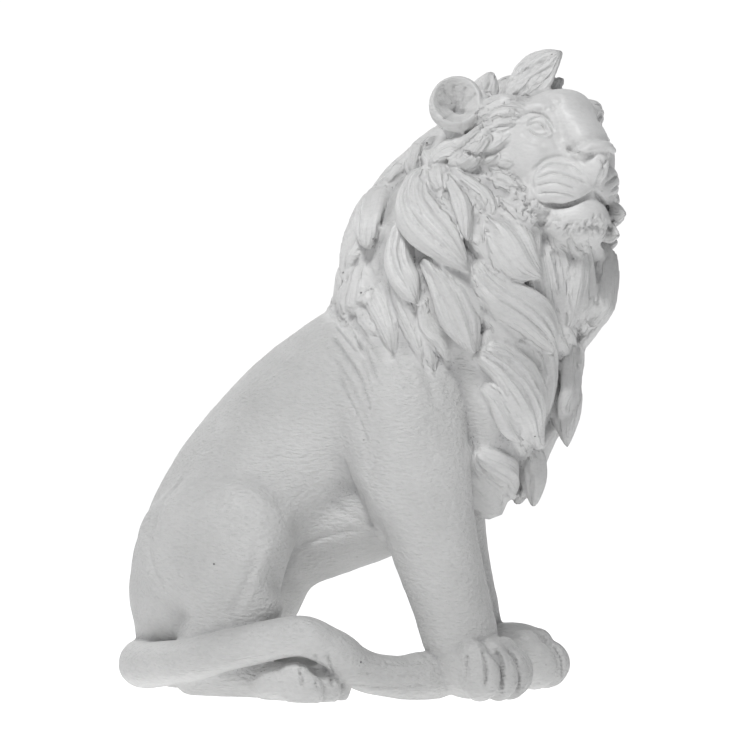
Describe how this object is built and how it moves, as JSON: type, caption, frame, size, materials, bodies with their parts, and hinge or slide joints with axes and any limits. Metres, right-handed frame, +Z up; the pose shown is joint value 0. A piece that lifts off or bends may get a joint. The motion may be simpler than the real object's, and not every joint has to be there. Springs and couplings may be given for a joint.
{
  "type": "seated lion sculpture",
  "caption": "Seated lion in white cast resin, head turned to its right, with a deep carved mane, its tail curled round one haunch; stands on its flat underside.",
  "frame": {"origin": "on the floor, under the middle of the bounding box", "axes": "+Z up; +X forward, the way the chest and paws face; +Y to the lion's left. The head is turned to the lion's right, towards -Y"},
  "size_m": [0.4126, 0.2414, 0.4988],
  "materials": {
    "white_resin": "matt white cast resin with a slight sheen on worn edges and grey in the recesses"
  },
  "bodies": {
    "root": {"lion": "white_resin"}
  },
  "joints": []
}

= = = = = = =

_PROBLEM REQUIREMENTS_: Scan the material above. Extract every line in which the word "bodies" occurs.

_RESULT FOR THIS TASK_:
Describe how this object is built and how it moves, as JSON: type, caption, frame, size, materials, bodies with their parts, and hinge or slide joints with axes and any limits. Metres, right-handed frame, +Z up; the pose shown is joint value 0. A piece that lifts off or bends may get a joint. The motion may be simpler than the real object's, and not every joint has to be there. Springs and couplings may be given for a joint.
  "bodies": {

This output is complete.